__Information shown__
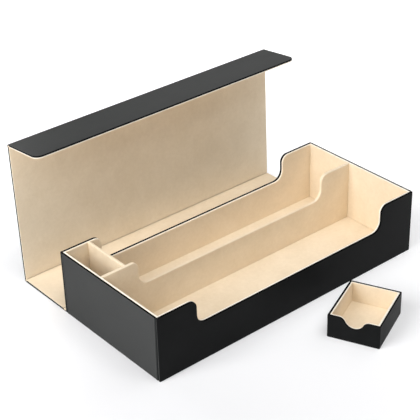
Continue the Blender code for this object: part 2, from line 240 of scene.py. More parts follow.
def steel_material():
    """Nickel plating with a fine turned finish."""
    mat, tree, shader = new_material("magnet_nickel")
    marks = noise(tree, object_coordinates(tree), scale=900.0)
    tree.links.new(remap(tree, marks, 0.22, 0.38), shader.inputs["Roughness"])
    colour = ramp(tree, marks, [(0.3, (0.52, 0.53, 0.54)), (0.7, (0.60, 0.61, 0.62))])
    tree.links.new(colour, shader.inputs["Base Color"])
    shader.inputs["Metallic"].default_value = 1.0
    return mat


# One black leather in two copies. The darker, less reflective one goes on the front and rear walls, the tray
# and the undersides, and carries painted shade. The lighter, more reflective one goes on the end walls and
# the cover, and carries a painted sheen.
LEATHER = leather_material("leather_black", (0.0052, 0.0056, 0.0058), (0.0084, 0.0090, 0.0092), ior=1.14)
SHEEN_LEATHER = leather_material("leather_painted_sheen", (0.0270, 0.0282, 0.0276), (0.0340, 0.0354, 0.0347), ior=1.21)
# The darkest, almost unreflecting copy goes on the leather's rounded rims and turned edges. It is painted
# shade that holds back the light they catch.
RIM_SHADE = leather_material("leather_rim_shade", (0.0030, 0.0032, 0.0034), (0.0060, 0.0064, 0.0066), ior=1.06)
LINING = lining_material("lining_cream", (0.775, 0.646, 0.470), (0.865, 0.737, 0.561))
# A lighter copy of the cream lining goes on the rounded rims of the wall and panel linings. It is a painted
# highlight.
RIM_HIGHLIGHT = lining_material("lining_rim_highlight", (0.905, 0.835, 0.722), (0.948, 0.888, 0.785))
BOARD = board_material()
STEEL = steel_material()

# A piece's further materials: the one along its rim (a painted highlight on linings, painted shade on
# leather), then the one on the strip wrapped onto an end wall (the lighter leather with its painted sheen)
OTHER_LOOKS = {LINING: (RIM_HIGHLIGHT,), SHEEN_LEATHER: (RIM_SHADE,), LEATHER: (RIM_SHADE, SHEEN_LEATHER)}
RIM_LOOK = 1
WRAPPED_LOOK = 2

# ---------------------------------------------------------------- mesh helpers

MERGE = 1e-7            # points closer than this are one
SHARP_ANGLE = math.radians(38)
NEARLY_STRAIGHT = 0.02  # sine of the turn between two edges that count as one line


def arc(centre, radius, start_deg, end_deg, steps=14):
    points = []
    for step in range(steps + 1):
        angle = math.radians(start_deg + (end_deg - start_deg) * step / steps)
        points.append((centre[0] + radius * math.cos(angle), centre[1] + radius * math.sin(angle)))
    return points


def make_piece(name, bm, mat, body, nodes):
    """Turn a bmesh into a piece that rides on a body and stands for CAD nodes."""
    bmesh.ops.remove_doubles(bm, verts=bm.verts, dist=MERGE)
    bmesh.ops.recalc_face_normals(bm, faces=bm.faces)
    mesh = bpy.data.meshes.new(name)
    bm.to_mesh(mesh)
    bm.free()
    mesh.shade_smooth()
    mesh.set_sharp_from_angle(angle=SHARP_ANGLE)
    for each in (mat, *OTHER_LOOKS[mat]):
        mesh.materials.append(each)
    obj = bpy.data.objects.new(name, mesh)
    bpy.context.scene.collection.objects.link(obj)
    if body:
        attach(obj, body)
    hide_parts(*nodes)
    return obj


def path_normals(path):
    """Outward mitred normals of an open path that runs from left to right over its material."""
    normals = []
    for i in range(len(path)):
        sides = []
        for a, b in ((i - 1, i), (i, i + 1)):
            if a >= 0 and b < len(path):
                ds, dz = path[b][0] - path[a][0], path[b][1] - path[a][1]
                length = math.hypot(ds, dz)
                sides.append((-dz / length, ds / length))
        n = [sum(side[k] for side in sides) / len(sides) for k in (0, 1)]
        size = n[0] * n[0] + n[1] * n[1]
        normals.append((n[0] / size, n[1] / size))
    return normals


def strip(bm, a, b, look=0):
    """Faces between two rows of points."""
    for i in range(len(a) - 1):
        bm.faces.new((a[i], a[i + 1], b[i + 1], b[i])).material_index = look


def main_face(bm, ring, row, first, last):
    """A shell's main face, from a ring along its rim to a row along its bottom. The rim's flat stretch, from
    first to last, is one face."""
    for j in range(len(row) - 1):
        if j == first:
            bm.faces.new(ring[first:last + 1] + [row[first + 1], row[first]])
        else:
            i = j if j < first else j + last - first - 1
            bm.faces.new((ring[i], ring[i + 1], row[j + 1], row[j]))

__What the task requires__
Copy out every line from the one containing "hide_parts(*nodes)" to the end of the material, both ends included.

__Final answer__
    hide_parts(*nodes)
    return obj


def path_normals(path):
    """Outward mitred normals of an open path that runs from left to right over its material."""
    normals = []
    for i in range(len(path)):
        sides = []
        for a, b in ((i - 1, i), (i, i + 1)):
            if a >= 0 and b < len(path):
                ds, dz = path[b][0] - path[a][0], path[b][1] - path[a][1]
                length = math.hypot(ds, dz)
                sides.append((-dz / length, ds / length))
        n = [sum(side[k] for side in sides) / len(sides) for k in (0, 1)]
        size = n[0] * n[0] + n[1] * n[1]
        normals.append((n[0] / size, n[1] / size))
    return normals


def strip(bm, a, b, look=0):
    """Faces between two rows of points."""
    for i in range(len(a) - 1):
        bm.faces.new((a[i], a[i + 1], b[i + 1], b[i])).material_index = look


def main_face(bm, ring, row, first, last):
    """A shell's main face, from a ring along its rim to a row along its bottom. The rim's flat stretch, from
    first to last, is one face."""
    for j in range(len(row) - 1):
        if j == first:
            bm.faces.new(ring[first:last + 1] + [row[first + 1], row[first]])
        else:
            i = j if j < first else j + last - first - 1
            bm.faces.new((ring[i], ring[i + 1], row[j + 1], row[j]))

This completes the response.